- I don’t if it was my mention of Larry’s comment being “horribly wrong” that started this torrent, but if it was, my apologies.I do not have time, or really the desire, to go through a thorough reasoning for biblical foundations of women in ministry. I am a little sad that Scot isn’t going to do it, but it sounds like Makeesha will on her blog.
Let me just say one thing, I think I’ve read every single post, and while Larry keeps harping on 1Tim and saying there is absolutely no biblical basis- he has not discussed Junia the female apostle named in Romans, Phoebe, the mention of deaconnesses in the pastoral epistles (not “deacons wives” as some translations say), the fact that women are assumed to prophesy in 1 Cor, that’s why they are to cover their head (a social convention- not a universal law), as well as other females in Paul (and Jesus’) ministry.

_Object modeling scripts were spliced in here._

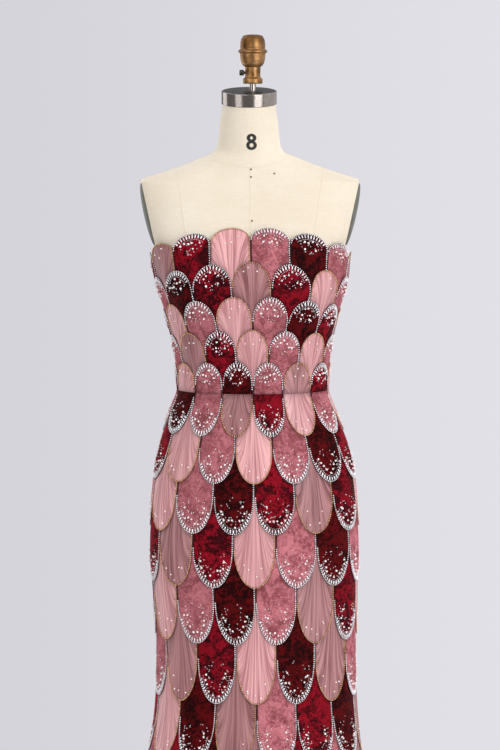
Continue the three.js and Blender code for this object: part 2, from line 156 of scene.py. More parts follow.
def meshFrom(
    name, points, faces, finish, rider=mainBody, uv=None, values=None, creaseAngle=None
):
    # Points are (n, 3) and faces (m, k), with the same number of corners k in each face
    mesh = bpy.data.meshes.new(name)
    faces = np.asarray(faces, np.int32)
    count, corners = faces.shape
    mesh.vertices.add(len(points))
    mesh.vertices.foreach_set("co", np.asarray(points, np.float32).ravel())
    mesh.loops.add(count * corners)
    mesh.loops.foreach_set("vertex_index", faces.ravel())
    mesh.polygons.add(count)
    mesh.polygons.foreach_set("loop_start", np.arange(count, dtype=np.int32) * corners)
    mesh.update(calc_edges=True)
    if uv is not None:
        layer = mesh.uv_layers.new(name="UVMap")
        layer.data.foreach_set("uv", np.asarray(uv, np.float32)[faces.ravel()].ravel())
    for key, data in (values or {}).items():
        data = np.asarray(data, np.float32)
        kind, field = ("FLOAT", "value") if data.ndim == 1 else ("FLOAT_COLOR", "color")
        mesh.attributes.new(key, kind, "POINT").data.foreach_set(field, data.ravel())
    return pieceFrom(mesh, finish, rider, creaseAngle)


def pieceFrom(mesh, finish, rider=mainBody, creaseAngle=None):
    # A mesh as a piece that rides on a body, smooth but for edges past the crease angle
    mesh.validate()
    mesh.shade_smooth()
    if creaseAngle is not None:
        mesh.set_sharp_from_angle(angle=math.radians(creaseAngle))
    mesh.materials.append(finish)
    piece = bpy.data.objects.new(mesh.name, mesh)
    bpy.context.scene.collection.objects.link(piece)
    if rider:
        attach(piece, rider)
    return piece


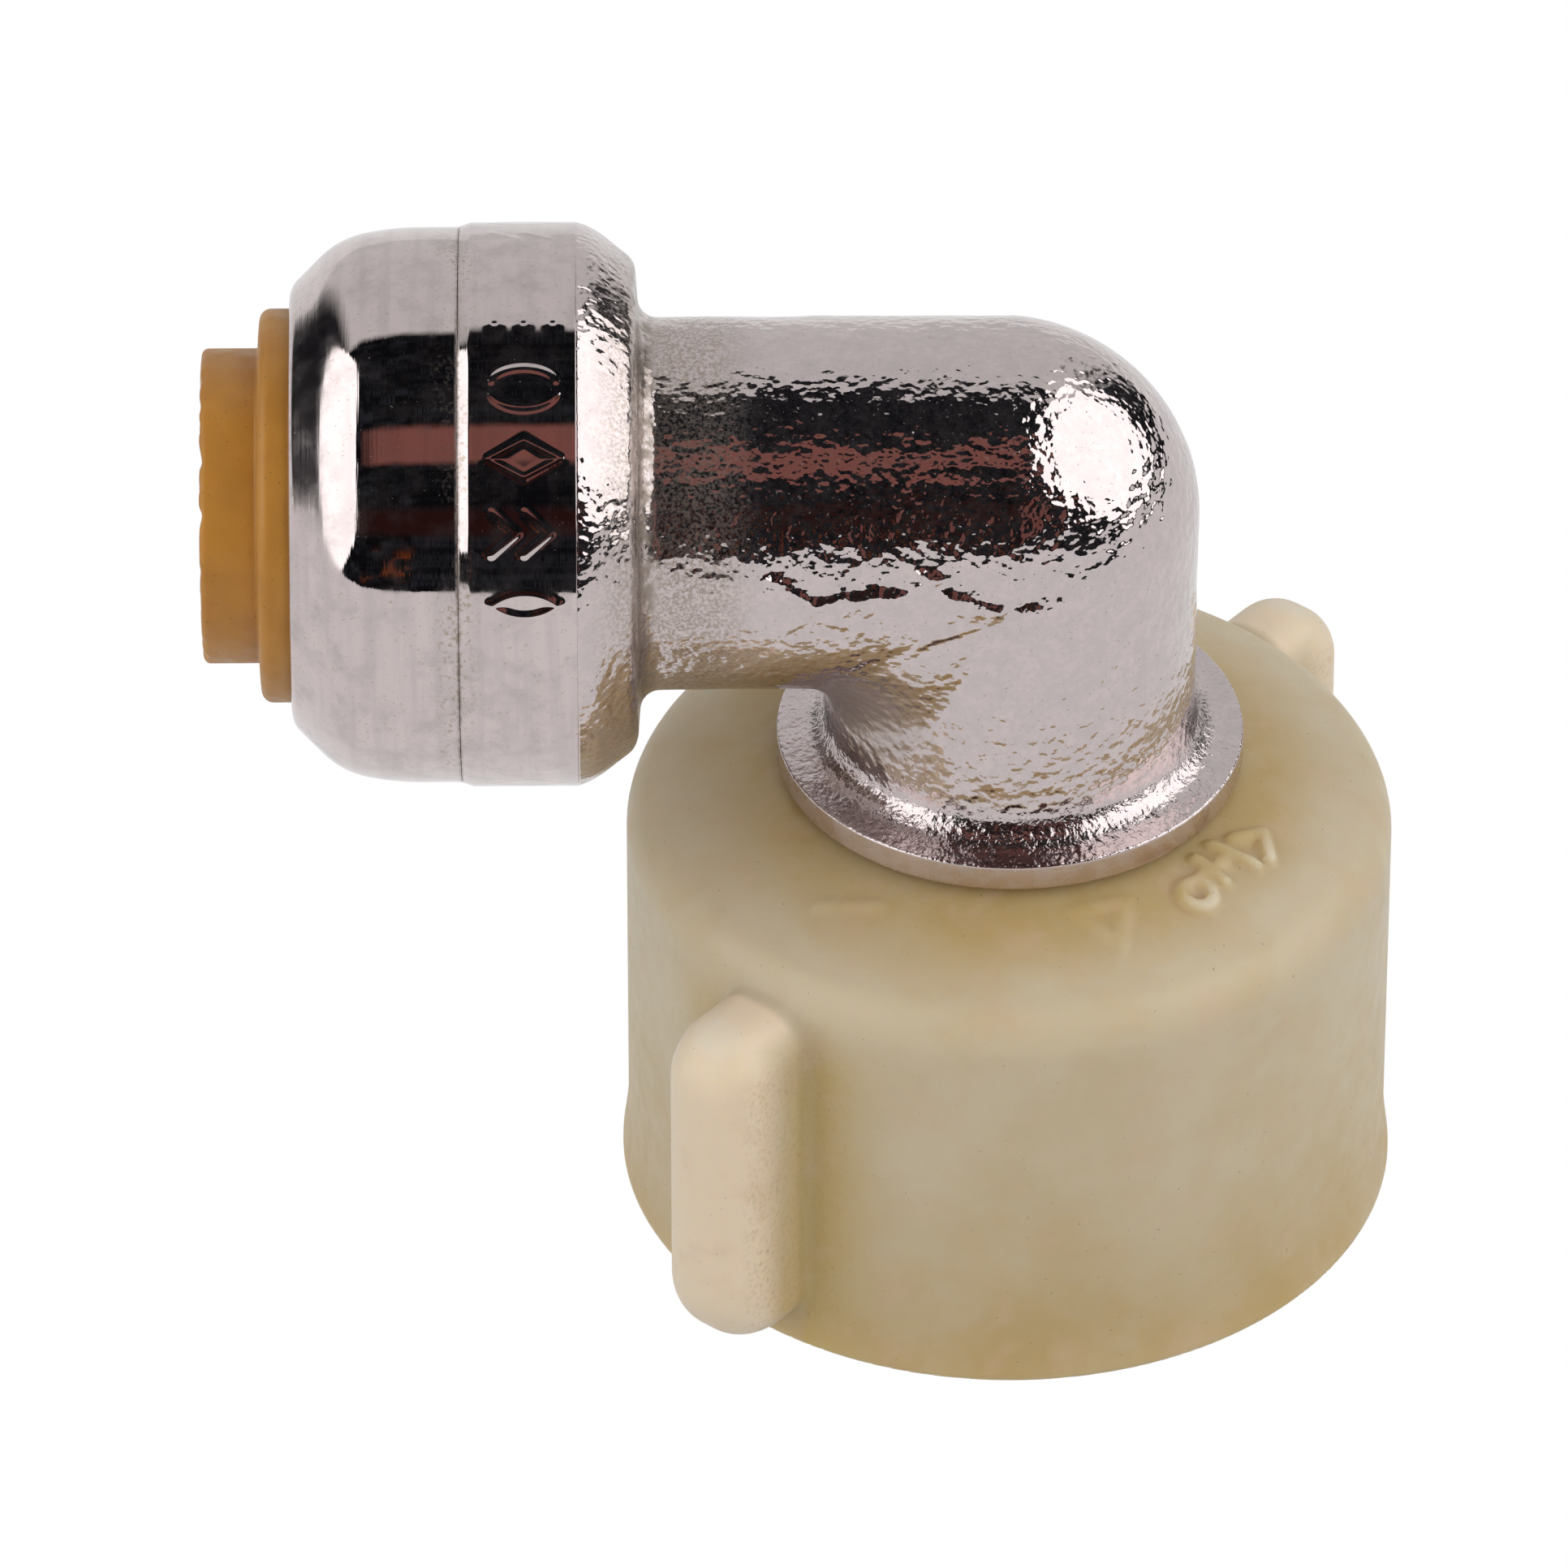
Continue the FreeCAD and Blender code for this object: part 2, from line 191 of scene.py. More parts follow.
def rounded_outline(corners, arc_step=12, longest=0.5, support=0.05):
    """Closed outline (r, place) through corners (r, place) or (r, place, rounding radius).

    Each straight stretch gets a point close to either end, which keeps it straight when shaded smooth.
    """
    count = len(corners)
    pieces = []
    for i, corner in enumerate(corners):
        here = np.array(corner[:2], float)
        rounding = corner[2] if len(corner) > 2 else 0
        if not rounding:
            pieces.append([here])
            continue
        before = np.array(corners[i - 1][:2], float) - here
        after = np.array(corners[(i + 1) % count][:2], float) - here
        before /= np.linalg.norm(before)
        after /= np.linalg.norm(after)
        half = math.acos(np.clip(before @ after, -1, 1)) / 2
        centre = here + (before + after) / np.linalg.norm(before + after) * rounding / math.sin(half)
        start = here + before * rounding / math.tan(half) - centre
        end = here + after * rounding / math.tan(half) - centre
        turn = math.atan2(start[0] * end[1] - start[1] * end[0], start @ end)
        by_angle = math.ceil(abs(math.degrees(turn)) / arc_step)
        steps = max(2, by_angle, math.ceil(abs(turn) * rounding / longest))
        arc = []
        for k in range(steps + 1):
            cos, sin = math.cos(turn * k / steps), math.sin(turn * k / steps)
            turned = [cos * start[0] - sin * start[1], sin * start[0] + cos * start[1]]
            arc.append(centre + np.array(turned))
        pieces.append(arc)
    outline = []
    for i, piece in enumerate(pieces):
        outline.extend(piece)
        start, end = piece[-1], pieces[(i + 1) % count][0]
        length = np.linalg.norm(end - start)
        if length < 3 * support:
            continue
        inner = max(1, math.ceil((length - 2 * support) / longest))
        for k in range(inner + 1):
            outline.append(start + (end - start) * (support + (length - 2 * support) * k / inner) / length)
    return np.array(outline)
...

I get really tired of this conversation honestly. There is too much Kingdom work to be doing, but we are fighting about trying to limit half of the church’s involvment in ministry. I used to be Plymouth Brethren- I can spout of the reason for women to stay out of ministry (and Dispensational eschatology) better than anyone.
One suggestion. Read John Stackhouse’s “Finally Feminist”. It’s a good hermeneutical understanding of this issue.
I finished listening to the mp3 on women in ministry by Fee, Packer, Peterson and Waltke. No surprises, but a very nicely presented discussion to promote understanding where they are coming from. Not about exegesis, this was a time limited affair, not intended to put people to sleep.
My impressions from what they said about themselves are,
1. Fee always assumed women could preach. He never thought otherwise.
2. Packer is a 'Vive la difference, man" Woman is 'other' and that's all there is to it.
3. Peterson's mother was a preacher and she really struggled with this issue.
4. Waltke is the most thoughtful, expressing the reality that we are all on our way to learning the truth, none of us have arrived.
Here is a piece of the exchange from Three Hierarchies.
- Much more broadly, as I suspect you know, as one moves toward the "rightward" edge of evangelicalism & fundamentalism, one tends to start to pick up women "pastors" again. I guess the old 19th century populist/evangelical coalition continues to live on at the fringes.
- I think it's a difference in the function of the pastor: objections to women as pastors correlate not only with views of male/female role interchangeability, but also with a high view of the pastoral office and also an institutional (regular call by a congregation), rather than charismatic ("I've been annointed by the Spirit"), view of the ministry.